Begin at the line that contains "sink = Pos(0, 0, wall_radius", stop after the line that contains "in imported if", and reproduce only that span, unaltered.

[Begin RECORDED DATA]

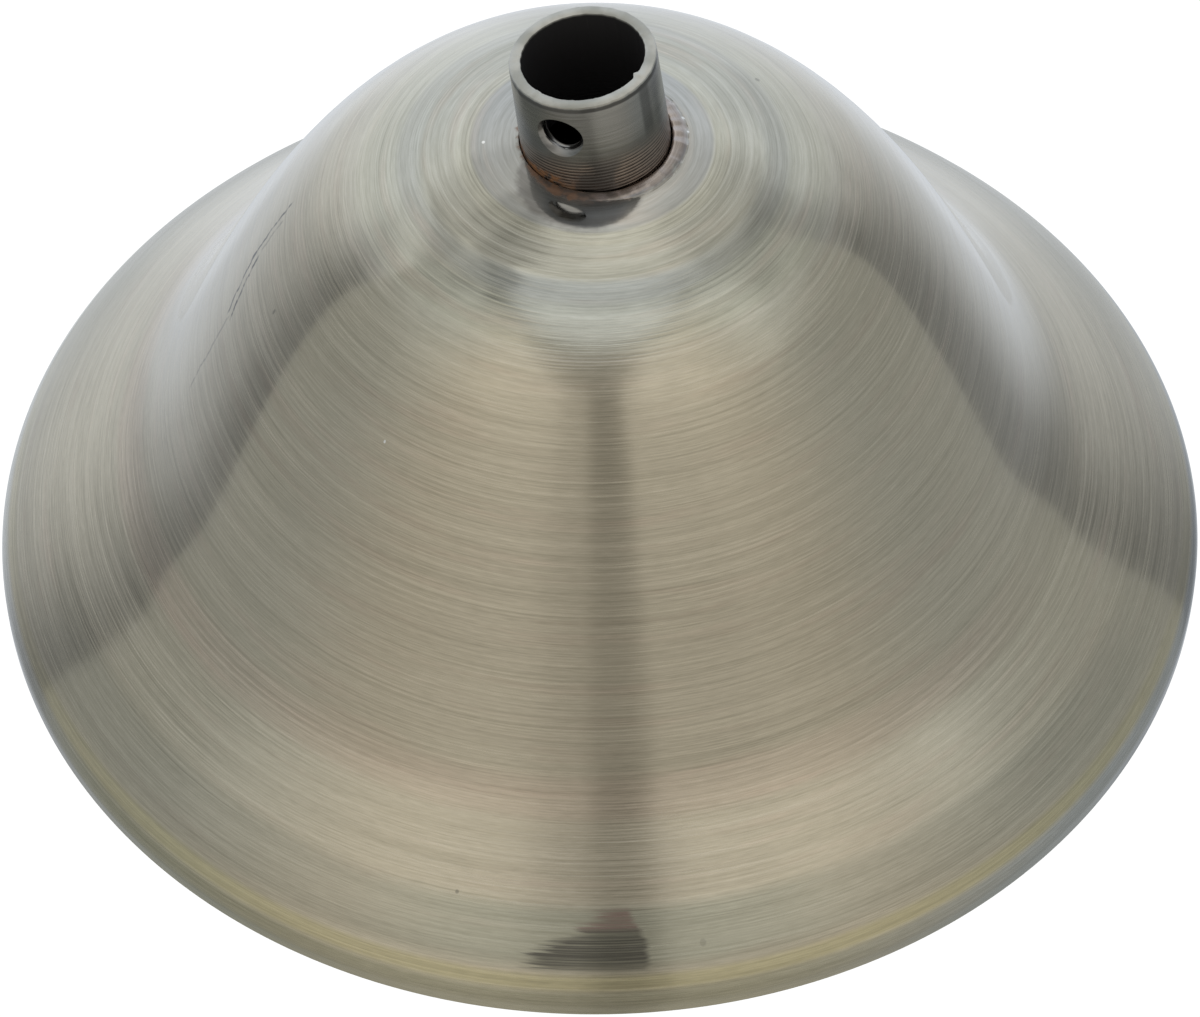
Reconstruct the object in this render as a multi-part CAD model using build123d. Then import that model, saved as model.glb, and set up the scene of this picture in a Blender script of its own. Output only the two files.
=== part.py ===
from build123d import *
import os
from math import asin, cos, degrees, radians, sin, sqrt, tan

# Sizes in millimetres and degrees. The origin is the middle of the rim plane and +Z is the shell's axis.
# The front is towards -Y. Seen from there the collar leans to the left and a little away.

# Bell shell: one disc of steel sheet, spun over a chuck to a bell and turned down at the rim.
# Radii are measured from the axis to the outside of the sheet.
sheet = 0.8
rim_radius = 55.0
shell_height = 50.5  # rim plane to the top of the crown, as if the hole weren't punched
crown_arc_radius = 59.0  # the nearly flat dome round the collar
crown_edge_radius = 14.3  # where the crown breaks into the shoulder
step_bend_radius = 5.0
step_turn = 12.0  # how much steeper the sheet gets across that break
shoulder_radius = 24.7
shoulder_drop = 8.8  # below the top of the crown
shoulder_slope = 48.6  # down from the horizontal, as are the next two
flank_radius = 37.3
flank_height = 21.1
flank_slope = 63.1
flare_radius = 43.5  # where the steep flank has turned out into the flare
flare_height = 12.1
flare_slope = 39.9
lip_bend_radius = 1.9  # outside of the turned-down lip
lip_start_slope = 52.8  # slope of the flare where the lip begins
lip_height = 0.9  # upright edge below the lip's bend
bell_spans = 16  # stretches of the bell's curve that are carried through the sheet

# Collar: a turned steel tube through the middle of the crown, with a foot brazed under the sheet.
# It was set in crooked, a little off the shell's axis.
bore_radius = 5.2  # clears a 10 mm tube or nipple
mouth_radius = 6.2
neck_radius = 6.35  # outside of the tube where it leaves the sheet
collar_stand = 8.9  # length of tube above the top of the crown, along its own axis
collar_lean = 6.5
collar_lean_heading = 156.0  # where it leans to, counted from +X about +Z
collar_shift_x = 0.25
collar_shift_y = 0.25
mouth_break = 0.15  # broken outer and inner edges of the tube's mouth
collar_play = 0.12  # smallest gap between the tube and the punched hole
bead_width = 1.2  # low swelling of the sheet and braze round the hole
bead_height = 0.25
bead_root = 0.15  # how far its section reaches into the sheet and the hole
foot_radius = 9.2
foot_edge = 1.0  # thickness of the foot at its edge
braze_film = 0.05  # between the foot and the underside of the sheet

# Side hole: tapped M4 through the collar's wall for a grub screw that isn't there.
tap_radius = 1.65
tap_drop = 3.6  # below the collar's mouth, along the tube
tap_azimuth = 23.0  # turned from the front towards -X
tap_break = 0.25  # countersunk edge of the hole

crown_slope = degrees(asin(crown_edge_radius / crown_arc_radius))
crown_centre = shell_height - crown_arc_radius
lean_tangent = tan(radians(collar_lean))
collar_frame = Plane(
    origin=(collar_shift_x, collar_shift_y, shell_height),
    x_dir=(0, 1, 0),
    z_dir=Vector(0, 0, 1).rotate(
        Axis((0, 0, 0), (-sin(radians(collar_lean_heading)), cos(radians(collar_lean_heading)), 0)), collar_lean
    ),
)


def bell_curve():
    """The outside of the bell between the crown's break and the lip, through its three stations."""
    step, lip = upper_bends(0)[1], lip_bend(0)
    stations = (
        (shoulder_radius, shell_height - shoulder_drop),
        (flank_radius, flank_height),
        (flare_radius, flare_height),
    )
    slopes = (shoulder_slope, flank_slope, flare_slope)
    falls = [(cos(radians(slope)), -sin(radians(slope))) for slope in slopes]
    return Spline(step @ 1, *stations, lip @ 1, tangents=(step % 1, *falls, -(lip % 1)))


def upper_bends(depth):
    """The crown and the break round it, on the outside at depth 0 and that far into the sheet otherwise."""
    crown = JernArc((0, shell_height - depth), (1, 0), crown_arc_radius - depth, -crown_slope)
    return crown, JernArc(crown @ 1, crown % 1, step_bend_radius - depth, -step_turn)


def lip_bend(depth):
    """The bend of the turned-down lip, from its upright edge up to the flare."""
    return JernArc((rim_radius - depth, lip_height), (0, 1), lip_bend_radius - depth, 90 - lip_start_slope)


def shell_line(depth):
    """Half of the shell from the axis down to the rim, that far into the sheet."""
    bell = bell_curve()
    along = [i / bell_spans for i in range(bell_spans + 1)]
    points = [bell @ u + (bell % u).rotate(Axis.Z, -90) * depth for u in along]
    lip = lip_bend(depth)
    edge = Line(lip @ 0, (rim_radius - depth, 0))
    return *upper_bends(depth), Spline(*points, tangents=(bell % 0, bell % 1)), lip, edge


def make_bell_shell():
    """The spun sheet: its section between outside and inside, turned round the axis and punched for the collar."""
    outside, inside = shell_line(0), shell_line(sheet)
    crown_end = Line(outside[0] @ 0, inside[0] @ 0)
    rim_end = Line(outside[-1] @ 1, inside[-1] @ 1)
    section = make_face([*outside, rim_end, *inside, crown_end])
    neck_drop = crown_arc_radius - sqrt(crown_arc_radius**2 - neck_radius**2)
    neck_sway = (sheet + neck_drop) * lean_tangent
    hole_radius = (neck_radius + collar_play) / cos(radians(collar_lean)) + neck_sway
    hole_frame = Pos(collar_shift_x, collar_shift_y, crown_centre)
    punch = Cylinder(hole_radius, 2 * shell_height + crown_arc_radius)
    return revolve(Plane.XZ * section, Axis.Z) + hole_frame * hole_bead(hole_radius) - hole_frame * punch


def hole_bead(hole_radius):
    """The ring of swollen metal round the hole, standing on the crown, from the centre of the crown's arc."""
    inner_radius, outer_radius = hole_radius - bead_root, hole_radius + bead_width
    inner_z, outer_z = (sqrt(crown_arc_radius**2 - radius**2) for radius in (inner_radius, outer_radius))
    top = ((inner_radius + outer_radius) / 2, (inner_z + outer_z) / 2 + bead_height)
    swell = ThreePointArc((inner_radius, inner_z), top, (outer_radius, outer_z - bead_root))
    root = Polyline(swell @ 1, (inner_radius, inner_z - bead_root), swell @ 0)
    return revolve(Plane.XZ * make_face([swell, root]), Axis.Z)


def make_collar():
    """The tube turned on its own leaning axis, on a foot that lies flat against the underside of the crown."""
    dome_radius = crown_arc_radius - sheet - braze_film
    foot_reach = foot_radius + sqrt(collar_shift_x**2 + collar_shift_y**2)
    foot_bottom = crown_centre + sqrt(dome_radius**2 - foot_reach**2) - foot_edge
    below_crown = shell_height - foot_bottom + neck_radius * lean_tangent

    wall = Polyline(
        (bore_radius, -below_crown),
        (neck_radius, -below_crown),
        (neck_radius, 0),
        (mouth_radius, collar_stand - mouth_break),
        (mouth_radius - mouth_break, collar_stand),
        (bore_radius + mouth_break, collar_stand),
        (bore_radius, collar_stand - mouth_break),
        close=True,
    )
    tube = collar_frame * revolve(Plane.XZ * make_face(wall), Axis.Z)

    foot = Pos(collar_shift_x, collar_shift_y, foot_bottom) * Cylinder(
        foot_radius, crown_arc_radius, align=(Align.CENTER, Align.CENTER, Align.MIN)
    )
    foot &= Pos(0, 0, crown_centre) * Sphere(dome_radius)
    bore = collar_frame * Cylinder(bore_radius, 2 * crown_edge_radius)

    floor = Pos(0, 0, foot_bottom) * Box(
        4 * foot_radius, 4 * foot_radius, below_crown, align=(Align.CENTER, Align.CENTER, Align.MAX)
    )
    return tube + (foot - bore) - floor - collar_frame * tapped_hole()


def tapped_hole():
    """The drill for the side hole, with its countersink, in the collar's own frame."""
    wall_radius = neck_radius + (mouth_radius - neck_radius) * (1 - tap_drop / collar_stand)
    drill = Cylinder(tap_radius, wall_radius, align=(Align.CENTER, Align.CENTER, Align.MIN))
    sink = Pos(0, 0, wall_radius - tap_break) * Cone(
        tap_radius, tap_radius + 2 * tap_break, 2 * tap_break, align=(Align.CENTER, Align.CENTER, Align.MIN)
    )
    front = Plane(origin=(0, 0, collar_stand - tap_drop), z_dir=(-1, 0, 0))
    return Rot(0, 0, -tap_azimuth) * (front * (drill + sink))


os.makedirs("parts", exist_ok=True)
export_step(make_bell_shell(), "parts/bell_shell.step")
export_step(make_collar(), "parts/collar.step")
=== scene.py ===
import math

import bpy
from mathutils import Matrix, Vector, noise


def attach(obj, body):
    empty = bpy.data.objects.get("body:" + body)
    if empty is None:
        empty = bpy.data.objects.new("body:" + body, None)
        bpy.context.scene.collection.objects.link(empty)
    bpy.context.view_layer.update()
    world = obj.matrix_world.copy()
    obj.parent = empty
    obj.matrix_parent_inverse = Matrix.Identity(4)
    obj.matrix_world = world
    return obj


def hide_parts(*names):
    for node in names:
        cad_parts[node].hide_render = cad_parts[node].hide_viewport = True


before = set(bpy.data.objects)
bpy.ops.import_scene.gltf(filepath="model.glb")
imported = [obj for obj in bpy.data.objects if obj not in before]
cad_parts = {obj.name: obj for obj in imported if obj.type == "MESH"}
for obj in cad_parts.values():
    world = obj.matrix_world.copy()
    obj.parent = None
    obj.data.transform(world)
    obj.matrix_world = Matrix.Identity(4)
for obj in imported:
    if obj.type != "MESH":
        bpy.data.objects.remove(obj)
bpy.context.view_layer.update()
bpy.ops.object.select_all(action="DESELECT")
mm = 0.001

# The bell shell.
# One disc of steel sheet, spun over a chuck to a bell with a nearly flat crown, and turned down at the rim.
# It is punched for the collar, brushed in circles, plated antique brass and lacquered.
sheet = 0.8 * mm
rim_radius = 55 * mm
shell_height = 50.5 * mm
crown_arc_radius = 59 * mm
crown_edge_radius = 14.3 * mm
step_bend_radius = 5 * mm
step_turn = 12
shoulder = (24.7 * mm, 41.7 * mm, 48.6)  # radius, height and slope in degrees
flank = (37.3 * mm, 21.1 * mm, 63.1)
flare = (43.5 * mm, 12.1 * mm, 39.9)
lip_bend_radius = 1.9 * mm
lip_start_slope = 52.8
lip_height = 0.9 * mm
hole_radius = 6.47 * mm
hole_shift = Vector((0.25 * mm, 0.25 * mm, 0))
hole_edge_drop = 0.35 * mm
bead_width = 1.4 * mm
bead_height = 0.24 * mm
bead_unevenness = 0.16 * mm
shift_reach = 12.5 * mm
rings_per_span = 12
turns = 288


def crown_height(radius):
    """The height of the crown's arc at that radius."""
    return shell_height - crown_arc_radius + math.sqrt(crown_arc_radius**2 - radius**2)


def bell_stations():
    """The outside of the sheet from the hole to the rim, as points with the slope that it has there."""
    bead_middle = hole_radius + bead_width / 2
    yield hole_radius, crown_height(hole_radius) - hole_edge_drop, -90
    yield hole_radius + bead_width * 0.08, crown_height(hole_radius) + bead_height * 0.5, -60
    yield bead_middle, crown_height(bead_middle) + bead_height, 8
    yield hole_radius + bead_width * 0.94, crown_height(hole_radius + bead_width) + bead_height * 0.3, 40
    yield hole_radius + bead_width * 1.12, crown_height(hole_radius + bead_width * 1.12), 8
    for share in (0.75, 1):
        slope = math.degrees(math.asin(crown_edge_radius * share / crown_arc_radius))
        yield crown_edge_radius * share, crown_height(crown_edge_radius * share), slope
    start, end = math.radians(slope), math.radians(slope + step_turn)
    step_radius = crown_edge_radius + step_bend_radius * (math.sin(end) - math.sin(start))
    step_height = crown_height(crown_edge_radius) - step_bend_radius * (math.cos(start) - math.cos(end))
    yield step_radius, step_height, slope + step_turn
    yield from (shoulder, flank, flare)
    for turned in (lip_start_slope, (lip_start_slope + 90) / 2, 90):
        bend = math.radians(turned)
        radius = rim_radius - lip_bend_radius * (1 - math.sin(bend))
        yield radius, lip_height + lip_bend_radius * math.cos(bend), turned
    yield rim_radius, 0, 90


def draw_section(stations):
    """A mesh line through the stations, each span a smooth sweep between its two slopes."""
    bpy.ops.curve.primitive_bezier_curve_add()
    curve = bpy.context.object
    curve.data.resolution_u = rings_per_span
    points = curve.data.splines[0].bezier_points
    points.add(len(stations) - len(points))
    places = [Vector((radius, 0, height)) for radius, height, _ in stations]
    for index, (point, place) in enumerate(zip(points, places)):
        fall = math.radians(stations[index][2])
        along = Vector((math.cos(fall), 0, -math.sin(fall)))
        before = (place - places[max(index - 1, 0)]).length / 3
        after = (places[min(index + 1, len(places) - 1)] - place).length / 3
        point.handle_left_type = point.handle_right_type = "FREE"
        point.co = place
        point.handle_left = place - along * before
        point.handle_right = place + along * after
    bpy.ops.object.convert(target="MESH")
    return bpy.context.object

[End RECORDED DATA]
[Begin RECORDED DATA]

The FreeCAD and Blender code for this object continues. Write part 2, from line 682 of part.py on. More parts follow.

[End RECORDED DATA]

## RESPONSE TO THIS TASK
    sink = Pos(0, 0, wall_radius - tap_break) * Cone(
        tap_radius, tap_radius + 2 * tap_break, 2 * tap_break, align=(Align.CENTER, Align.CENTER, Align.MIN)
    )
    front = Plane(origin=(0, 0, collar_stand - tap_drop), z_dir=(-1, 0, 0))
    return Rot(0, 0, -tap_azimuth) * (front * (drill + sink))


os.makedirs("parts", exist_ok=True)
export_step(make_bell_shell(), "parts/bell_shell.step")
export_step(make_collar(), "parts/collar.step")
=== scene.py ===
import math

import bpy
from mathutils import Matrix, Vector, noise


def attach(obj, body):
    empty = bpy.data.objects.get("body:" + body)
    if empty is None:
        empty = bpy.data.objects.new("body:" + body, None)
        bpy.context.scene.collection.objects.link(empty)
    bpy.context.view_layer.update()
    world = obj.matrix_world.copy()
    obj.parent = empty
    obj.matrix_parent_inverse = Matrix.Identity(4)
    obj.matrix_world = world
    return obj


def hide_parts(*names):
    for node in names:
        cad_parts[node].hide_render = cad_parts[node].hide_viewport = True


before = set(bpy.data.objects)
bpy.ops.import_scene.gltf(filepath="model.glb")
imported = [obj for obj in bpy.data.objects if obj not in before]
cad_parts = {obj.name: obj for obj in imported if obj.type == "MESH"}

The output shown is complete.